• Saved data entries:

━━━━━━━━━━

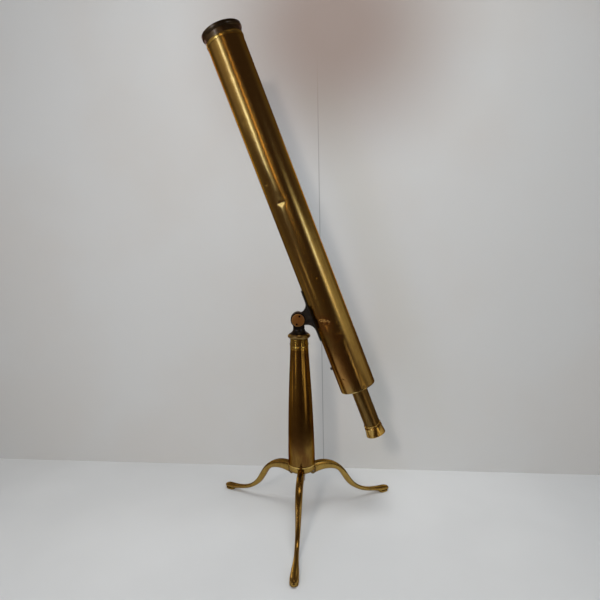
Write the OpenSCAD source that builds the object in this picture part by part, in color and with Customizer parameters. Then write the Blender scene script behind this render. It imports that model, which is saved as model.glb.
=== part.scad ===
// Brass table telescope on a turned pillar with three folding cabriole legs.
// Millimetres, +Z up. The origin is on the floor, under the axis of the pillar.
// The optical axis lies in the XZ plane, with the objective towards -X.
// Telescope parts are drawn in a tube frame: +Z runs along the optical axis from
// the lower rim of the main tube, and -X faces the pillar.

/* [Telescope] */
// Outside diameter of the main tube
tube_od = 76; // [74:0.5:78]
// Wall thickness of the main tube
tube_wall = 1.2; // [1:0.1:1.4]
// Length of the main tube, from its lower rim to the objective cell
tube_len = 749; // [650:1:850]
// Length of the objective cell that shows beyond the tube
cell_len = 25.7; // [24:0.1:28]
// Diameter of the flared lip of the objective cell
lip_d = 82.8; // [81:0.1:85]
// Outside diameter of the draw tube
draw_od = 34.5; // [34:0.1:35]
// Length of draw tube that shows at rest
draw_out = 88; // [84:1:100]
// Length of the eyepiece beyond the end of the draw tube
eyepiece_len = 27; // [26:0.5:30]

/* [Pose at rest] */
// Height of the optical axis above the horizon, in degrees
altitude = 70; // [60:0.1:80]
// Turn of the legs about the pillar, in degrees
leg_turn = -4.8; // [-60:0.1:60]

/* [Stand] */
// Height of the altitude pivot above the floor
pivot_z = 436.5; // [430:0.1:450]
// Distance of the pivot from the pillar's axis, away from the tube
pivot_x = -1.2; // [-2:0.1:0]
// Distance from the altitude pivot to the optical axis
axis_offset = 67.1; // [67:0.1:69]
// Distance of the pivot from the lower rim, measured along the tube
pivot_s = 182.1; // [170:0.1:220]
// Height of the foot of the pillar
pillar_foot_z = 121.8; // [121:0.1:123]
// Radius of the pillar at its foot
pillar_foot_r = 28.9; // [28:0.1:29.5]
// Radius of the pillar at its top
pillar_top_r = 19.7; // [19.6:0.1:20.5]
// Distance from the axis of the pillar to the middle of a foot's pad
foot_r = 215; // [213:0.5:216]

/* [Hidden] */
$fn = 96;
eps = 0.01;
slip = 0.05;                       // radial clearance of a running fit

tube_r = tube_od / 2;
bore_r = tube_r - tube_wall;       // inside radius of the main tube
plug_r = bore_r - 0.05;            // what is fitted inside the main tube
draw_r = draw_od / 2;
draw_wall = 0.9;
lining = 0.5;                      // cloth lining of the draw sleeve
sleeve_r0 = draw_r + slip + lining;
sleeve_r1 = 19.5;
sleeve_len = 75;
tail_screw_s = 7.5;                // screws of the tail plate, from the lower rim
tail_screw_turn = -73.3;           // direction of the empty hole, round the tube
ring_screw_s = 56.6;               // proud screw on the underside
cell_s = tube_len + cell_len;      // face of the objective cell
draw_inner = 138;                  // length of draw tube inside the main tube
eye_s = -draw_out;                 // end of the draw tube
cap_s = eye_s - eyepiece_len;      // face of the eyepiece cap

lens_r = 35;
lens_seat_s = cell_s - 15;         // shoulder that the front lens rests against
lens_stop_r = 33.4;                // radius of its opening

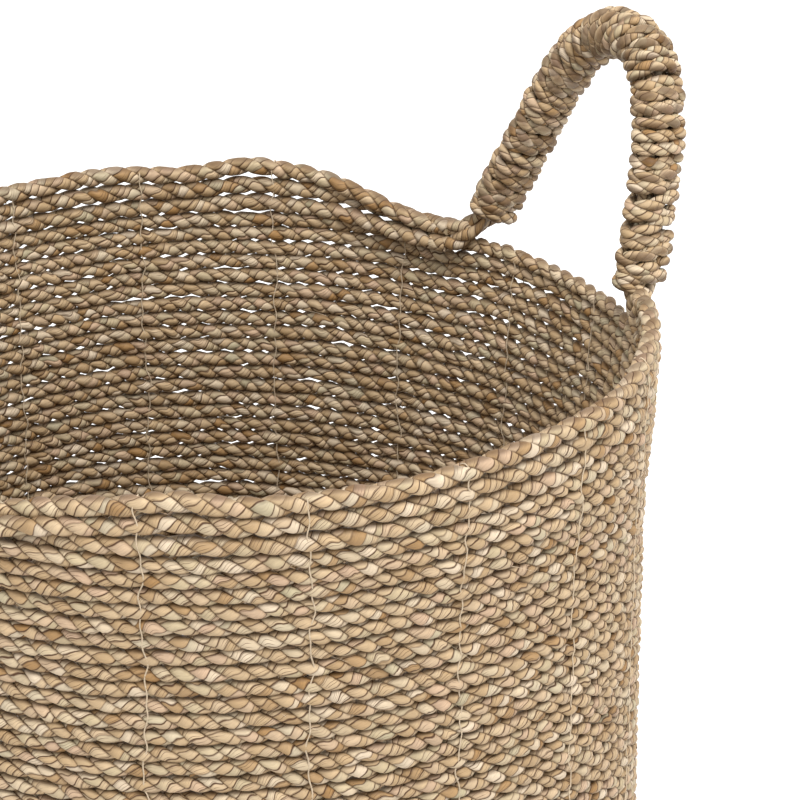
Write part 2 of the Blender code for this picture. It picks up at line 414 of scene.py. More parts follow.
@dataclass(frozen=True)
class TwistedSeagrass:
    """Dried seagrass leaf twisted into strands: matt with a faint waxy shine.

    Each strand is a bundle of flat leaves turned the other way to the rope, so narrow slanting
    patches of straw, beige and green-grey show, with a thin dark line at each leaf's edge.

    Attributes:
        name: the material's name.
        leaves: colours of the leaves, from the commonest shadow tone to the palest.
        edge: colour of a leaf's edge, and of the painted shade in the crease and between
            neighbouring courses.
        leaf_mm: usual width of a leaf's patch along the strand.
        turns: how many leaf edges cross a strand's circumference.
        waver_mm: length over which the leaf edges bend one way and back.
        waver: how far they bend, in leaf widths.
        folds: how many fine folds a leaf has across its width.
        shade_mm: length over which a strand grows paler or darker.
        groove_shade: how much darker the painted shade makes the rope where it meets the next
            course.
        bump_mm: height of a leaf above its neighbour's edge.
        roughness: roughness of the leaf.
    """

    name: str
    leaves: tuple[tuple[float, str], ...] = (
        (0.0, "#89683F"),
        (0.07, "#987E5C"),
        (0.2, "#A08867"),
        (0.36, "#A99171"),
        (0.5, "#AE9879"),
        (0.62, "#AB9076"),
        (0.74, "#A69576"),
        (0.86, "#B6A387"),
        (0.95, "#C0AE96"),
        (1.0, "#A19578"),
    )
    edge: str = "#42270E"
    leaf_mm: float = 3.1
    turns: float = 2.9
    waver_mm: float = 1.0 / 0.11
    waver: float = 1.6
    folds: float = 2.7
    shade_mm: float = 40.0
    groove_shade: float = 0.7
    bump_mm: float = 0.4
    roughness: float = 0.62

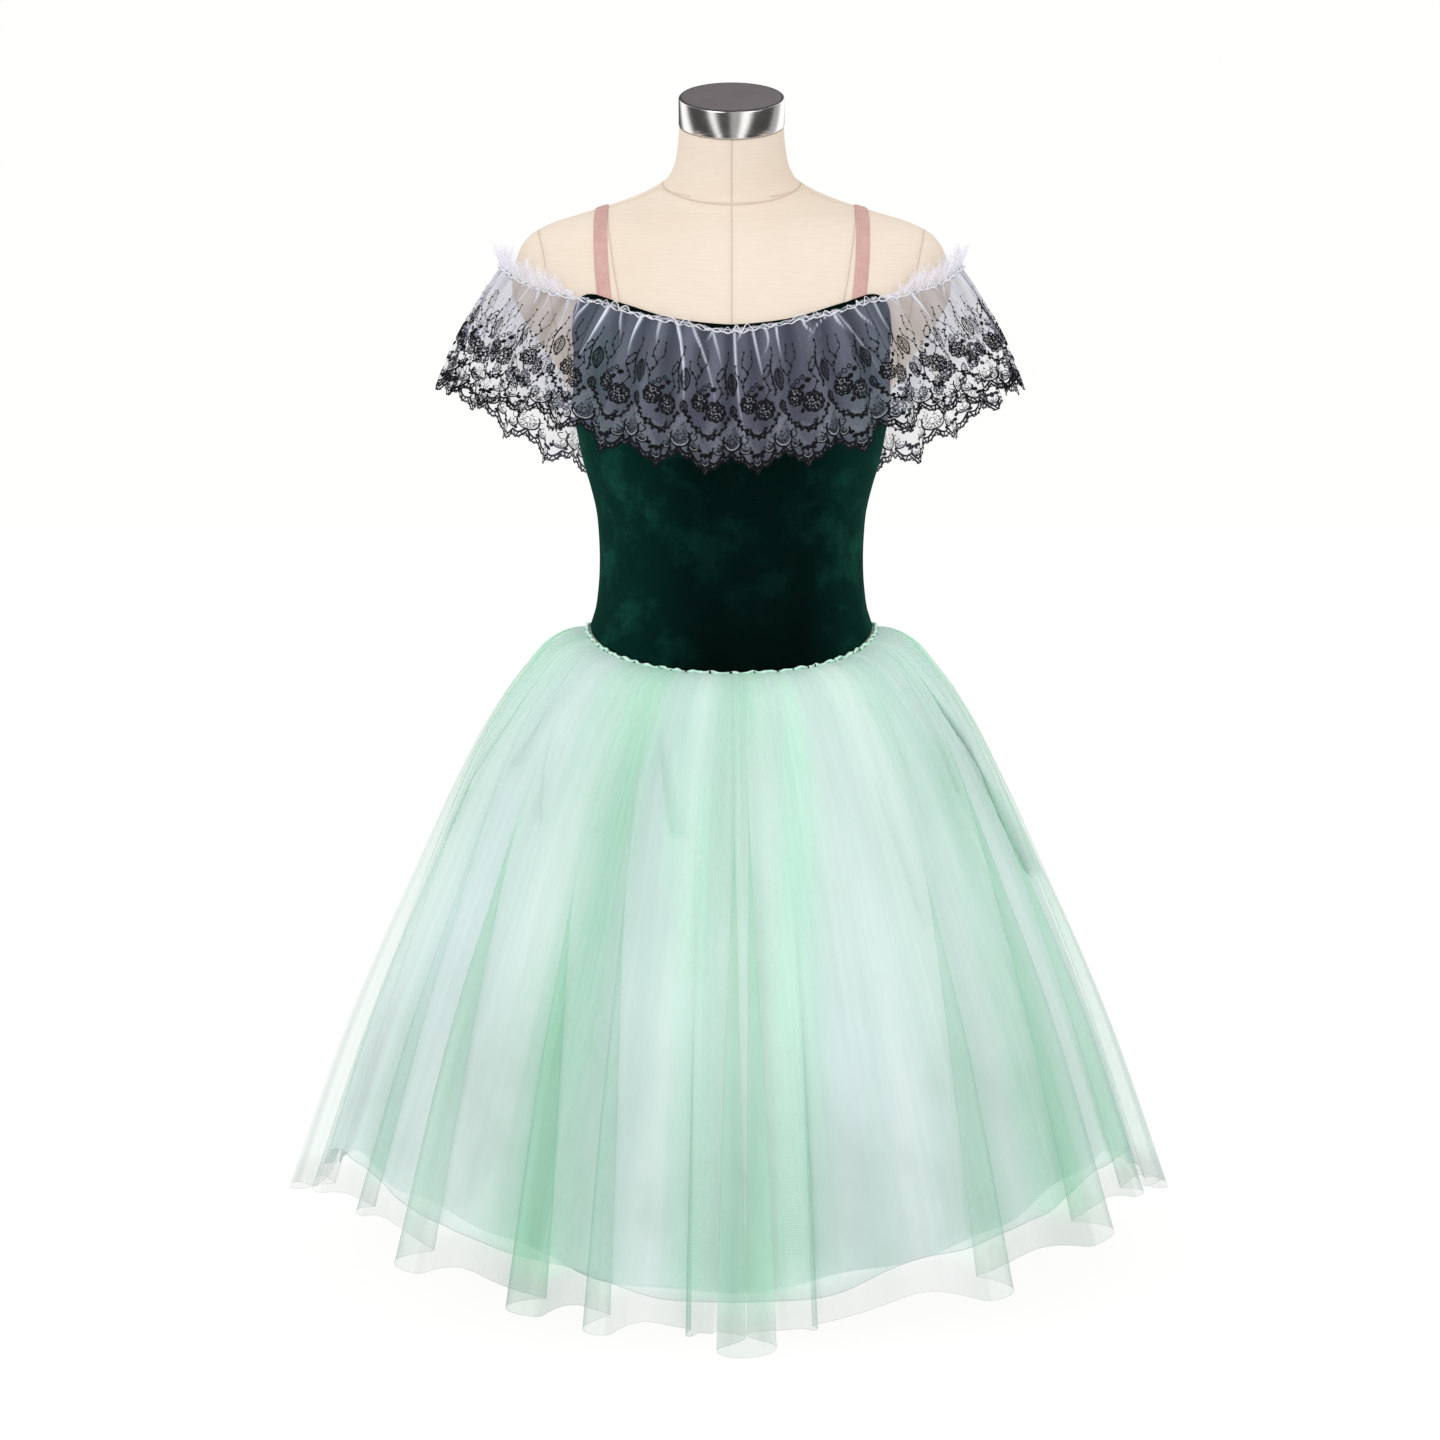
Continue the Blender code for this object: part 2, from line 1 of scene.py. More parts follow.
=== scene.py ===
"""The ballet dress on its form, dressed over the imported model.

Every soft CAD node is replaced by thin cloth: velvet panels, elastic straps, embroidered
gathered lace and three layers of net. The form gets its canvas seams and the cap its metal.
Metres, +Z up. The dress faces -Y and the wearer's left is at +X.
"""

import math
from collections import namedtuple

import bpy
import numpy as np
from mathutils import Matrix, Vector
from mathutils.bvhtree import BVHTree


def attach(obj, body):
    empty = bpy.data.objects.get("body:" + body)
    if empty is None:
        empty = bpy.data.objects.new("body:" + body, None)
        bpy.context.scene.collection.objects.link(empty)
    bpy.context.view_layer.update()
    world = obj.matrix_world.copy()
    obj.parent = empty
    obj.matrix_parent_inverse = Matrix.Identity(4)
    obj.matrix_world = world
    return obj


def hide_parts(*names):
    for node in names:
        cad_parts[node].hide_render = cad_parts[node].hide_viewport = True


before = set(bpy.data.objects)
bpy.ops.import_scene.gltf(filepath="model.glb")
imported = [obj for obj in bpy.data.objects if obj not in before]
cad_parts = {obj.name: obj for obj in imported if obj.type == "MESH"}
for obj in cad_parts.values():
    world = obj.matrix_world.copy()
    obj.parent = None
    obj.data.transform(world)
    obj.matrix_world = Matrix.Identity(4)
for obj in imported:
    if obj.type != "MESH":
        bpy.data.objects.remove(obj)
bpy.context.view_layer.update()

# Camera
CAMERA_TARGET = Vector((-0.0102, 0.0, 0.482))
CAMERA_DISTANCE = 3.0
CAMERA_RISE_DEG = 6.0
CAMERA_LENS = 83.3

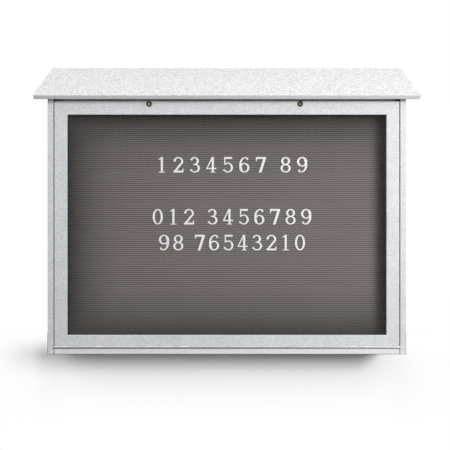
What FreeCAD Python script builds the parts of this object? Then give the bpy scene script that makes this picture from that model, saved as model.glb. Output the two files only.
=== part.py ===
import FreeCAD, Part
import math
import os
import Sketcher

# Lockable notice board: a shallow cabinet of recycled-plastic boards under a sloping roof panel.
# Its framed window is a door that is hinged along the bottom and held shut by two cam locks.
# X is to the right, the front looks to -Y and Z is up. Lengths are in millimetres.
# The origin is the centre of the wall-screw pattern on the back face.

Vector = FreeCAD.Vector
doc = FreeCAD.newDocument("notice_board")


# Driving dimensions

drivingSizes = {
    "roof_width": 1143.0,
    "roof_thick": 12.7,
    "roof_pitch": 39.3,
    "roof_side_reach": 35.0,
    "roof_front_reach": 24.3,
    "cabinet_depth": 139.7,
    "eave_height": 757.9,
    "board_thick": 18.0,
    "back_thick": 12.7,
    "edge_round": 2.5,
    "roof_round": 1.5,
    "door_thick": 19.0,
    "door_side_gap": 2.0,
    "door_top_gap": 1.0,
    "stile_width": 38.5,
    "top_rail_width": 40.4,
    "bottom_rail_width": 32.3,
    "frame_lip": 7.0,
    "pane_thick": 6.0,
    "pane_lap": 8.0,
    "pane_gap": 0.3,
    "bead_width": 14.0,
    "bead_gap": 0.3,
    "key_length": 18.0,
    "key_width": 8.0,
    "key_thick": 4.0,
    "key_gap": 0.1,
    "key_front": 7.5,
    "key_place": 0.46,
    "barrel_diameter": 6.4,
    "barrel_proud": 1.0,
    "barrel_end_gap": 0.5,
    "knuckle_count": 41,
    "knuckle_gap": 0.3,
    "leaf_thick": 1.2,
    "leaf_width": 16.0,
    "leaf_notch_gap": 0.4,
    "pin_radius": 1.55,
    "running_gap": 0.05,
    "lock_spread": 452.0,
    "lock_aside": 6.4,
    "lock_drop": 8.5,
    "lock_face_radius": 8.0,
    "lock_face_thick": 2.0,
    "lock_barrel_radius": 6.0,
    "lock_barrel_tail": 5.0,
    "lock_hole_gap": 0.2,
    "plug_radius": 4.0,
    "plug_recess": 0.4,
    "tang_width": 5.0,
    "nut_flats": 15.0,
    "nut_thick": 3.5,
    "key_slot_width": 1.2,
    "key_slot_length": 5.4,
    "key_slot_depth": 3.0,
    "cam_length": 28.0,
    "cam_width": 12.0,
    "cam_thick": 2.5,
    "cam_gap": 0.3,
    "cam_screw_radius": 1.5,
    "cam_screw_head": 4.2,
    "cam_screw_thick": 2.4,
    "cam_screw_depth": 10.0,
    "header_gap": 0.4,
    "keeper_side_gap": 2.0,
    "keeper_face_gap": 2.5,
    "cam_screw_slot": 1.0,
    "letter_face_set": 35.0,
    "letter_thick": 9.5,
    "letter_edge_gap": 1.0,
    "letter_above_window": 17.0,
    "letter_screw_inset": 18.0,
    "groove_pitch": 6.35,
    "groove_depth": 3.2,
    "groove_mouth": 2.6,
    "groove_floor": 1.6,
    "cleat_width": 38.0,
    "cleat_thick": 19.0,
    "stop_width": 12.7,
    "seal_thick": 1.2,
    "seal_width": 9.0,
    "seal_gap": 0.3,
    "roof_cleat_start": 50.0,
    "roof_cleat_end_gap": 6.0,
    "rail_height": 89.0,
    "wall_hole_span_x": 812.8,
    "wall_hole_span_z": 609.6,
    "wall_hole_radius": 4.5,
    "numeral_height": 47.6,
    "numeral_width": 31.0,
    "numeral_thick": 3.0,
    "numeral_tongue": 2.6,
    "numeral_tongue_thick": 1.2,
    "numeral_shift": 15.8,
    "row_high_width": 460.0,
    "row_mid_width": 485.0,
    "row_low_width": 447.0,
    "row_high_base": 160.4,
    "row_mid_base": 1.5,
    "row_low_base": -77.7,
    "screw_radius": 2.1,
    "screw_head_radius": 4.2,
    "screw_head_thick": 2.4,
    "screw_gap": 0.05,
    "screw_bite": 13.0,
    "side_screw_length": 45.0,
    "side_screw_inset": 30.0,
    "back_screw_length": 38.0,
    "rail_screw_inset": 36.0,
    "cleat_screw_end": 90.0,
    "roof_cleat_screw_end": 6.0,
    "roof_cleat_screw_share": 0.62,
    "roof_screw_length": 27.0,
    "roof_screw_front_end": 10.0,
    "roof_screw_back_end": 26.0,
    "letter_screw_length": 22.0,
    "letter_screw_end": 40.0,
    "small_screw_radius": 1.4,
    "small_screw_head_radius": 2.8,
    "small_screw_head_thick": 1.1,
    "stop_screw_length": 24.0,
    "stop_screw_end": 50.0,
    "hinge_screw_length": 13.0,
    "hinge_screw_end": 30.0,
    "hinge_screw_stagger": 20.0,
    "bead_screw_length": 11.0,
    "bead_screw_end": 35.0,
    "cut_through": 1.0,
}

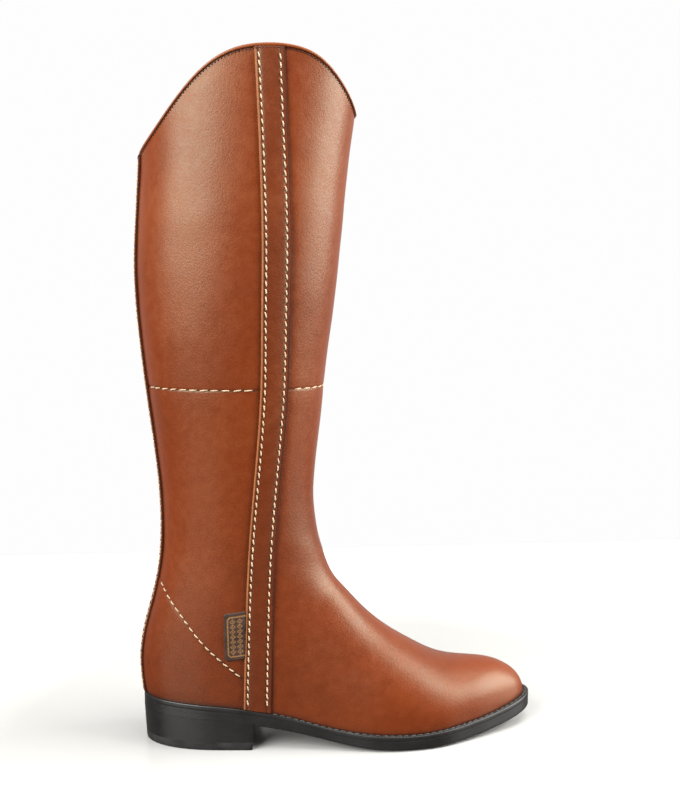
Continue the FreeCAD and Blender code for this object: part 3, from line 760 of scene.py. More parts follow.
def strip_section(half, thick, base, crown, sewn, bevel=0.0, rounded=0.45, steps=5):
    """Cross-section of a sewn strip: (offset, lift) round its outline. Its face is grooved where it is sewn."""
    start = -half + max(rounded, bevel)
    across = np.linspace(start, half - rounded, 41)
    top = base + thick + crown * (1 - (across / half) ** 2)
    for place in sewn:
        top = top - 0.30 * np.exp(-((across - place) / 0.85) ** 2)
        top = top - 0.10 * np.exp(-((across - place) / 2.2) ** 2)
    a = math.pi / 2 * np.arange(steps + 1) / steps
    corner = np.column_stack([half - rounded * (1 - np.sin(a[::-1])), base + thick - rounded * (1 - np.cos(a[::-1]))])
    corner = corner[::-1]
    if bevel:
        left = np.array([(-half + 0.05, base + 0.30), (-half + 0.35, base + 0.62), (-half + 0.8, base + 0.98),
                         (-half + bevel - 0.15, base + thick - 0.08)])
    else:
        left = (corner * np.array([-1, 1]))[::-1]
    face = np.column_stack([across, top])[1:-1]
    return np.concatenate([[(-half, base)], left, face, corner, [(half, base)]])


def side_strap(name, node, side):
    rows = np.linspace(26.5, 474.5, 330)
    grid = []
    for z, half in zip(rows, strap_half_width(rows)):
        section = strip_section(half, STRAP_T, GAP, 0.28, (REAR_SEW - half, half - FRONT_SEW), BEVEL)
        x = seam_x(z) + section[:, 0]
        grid.append(surface(x, level_z(z, x), side, section[:, 1]))
    piece = swept(name, np.array(grid), sharp=60)
    dress(piece, node, "strap_leather", strap_skin, edge_skin, painted_edge_shade)

    # slot 1 is the raw edge along the rear; slot 2, along the front edge, is painted shadow
    def edge_kind(x, y, z):
        offset = x - seam_x(z)
        half = strap_half_width(z)
        return np.where(offset < BEVEL - 0.1 - half, 1, np.where(offset > half - 0.42, 2, 0))

    shade_edges(piece, edge_kind)
    paint(piece, strap_shade)


def shade_edges(piece, kind):
    """Gives each face the material slot that kind() names for its centre in millimetres."""
    x, y, z = (read_vectors(piece.data.polygons, "center") / MM).T
    piece.data.polygons.foreach_set("material_index", kind(x, y, z).astype(np.int32))


# Painted shade on the side straps: darker in the stitch grooves, low on the leg and towards the front edge.
def strap_shade(x, y, z):
    offset = x - seam_x(z)
    half = strap_half_width(z)
    rows = np.exp(-((offset - half + FRONT_SEW) / 1.1) ** 2) + np.exp(-((offset + half - REAR_SEW) / 1.1) ** 2)
    # painted shadow towards the front edge
    rim = -0.22 * smooth_step(half - 1.1, half - 0.2, offset)
    return 0.47 - 0.20 * rows - 0.10 * (1 - smooth_step(60, 240, z)) + rim


side_strap("outer_side_strap_skin", "outer_side_strap", OUTER)
side_strap("inner_side_strap_skin", "inner_side_strap", INNER)


BACK_SEW = 2.9
BACK_HALF = 11.0         # half-width in which the cross-section of the back strap is drawn


def angle_off_back(levels, half):
    near, far = np.zeros_like(levels), np.full_like(levels, 1.2)
    for _ in range(26):
        turn = (near + far) / 2
        points, _, _ = on_levels(levels, math.pi + turn[:, None], 0.0)
        narrow = np.abs(points[:, 0, 1]) < half
        near = np.where(narrow, turn, near)
        far = np.where(narrow, far, turn)
    return near


def back_strap_half(z):
    return between(10.0, 11.5, smooth_step(60, 300, z))


def back_strap():
    rows = np.linspace(26.5, 473.8, 300)
    half = back_strap_half(rows)
    turn = angle_off_back(rows, half)
    section = strip_section(BACK_HALF, STRAP_T, GAP, 0.22, (BACK_SEW - BACK_HALF, BACK_HALF - BACK_SEW))
    angles = math.pi - section[None, :, 0] / BACK_HALF * turn[:, None]
    points, _, _ = on_levels(rows, angles, np.broadcast_to(section[None, :, 1], angles.shape))
    piece = swept("back_strap_skin", points, sharp=60)
    dress(piece, "back_strap", "strap_leather", strap_skin, painted_edge_shade)
    # both edges of the back strap get the painted shadow
    shade_edges(piece, lambda x, y, z: np.abs(y) > back_strap_half(z) - 0.3)

    # Painted shade on the back strap: darker in the stitch grooves and towards its edges.
    def tone(x, y, z):
        inwards = back_strap_half(z) - np.abs(y)
        sewn = np.exp(-((inwards - BACK_SEW) / 1.1) ** 2)
        return 0.5 - 0.18 * sewn - 0.20 * (1 - smooth_step(0.2, 0.9, inwards))

    paint(piece, tone)
    return rows, turn


back_rows_at, back_turns = back_strap()
back_turn = spline(list(zip(back_rows_at[::13], back_turns[::13])))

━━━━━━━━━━

• Exercise: Nothing but the lines from the one with "What FreeCAD Python" through the one with "# Driving dimensions" should be retyped; include both and keep them exact.

• Exercise solution:
What FreeCAD Python script builds the parts of this object? Then give the bpy scene script that makes this picture from that model, saved as model.glb. Output the two files only.
=== part.py ===
import FreeCAD, Part
import math
import os
import Sketcher

# Lockable notice board: a shallow cabinet of recycled-plastic boards under a sloping roof panel.
# Its framed window is a door that is hinged along the bottom and held shut by two cam locks.
# X is to the right, the front looks to -Y and Z is up. Lengths are in millimetres.
# The origin is the centre of the wall-screw pattern on the back face.

Vector = FreeCAD.Vector
doc = FreeCAD.newDocument("notice_board")


# Driving dimensions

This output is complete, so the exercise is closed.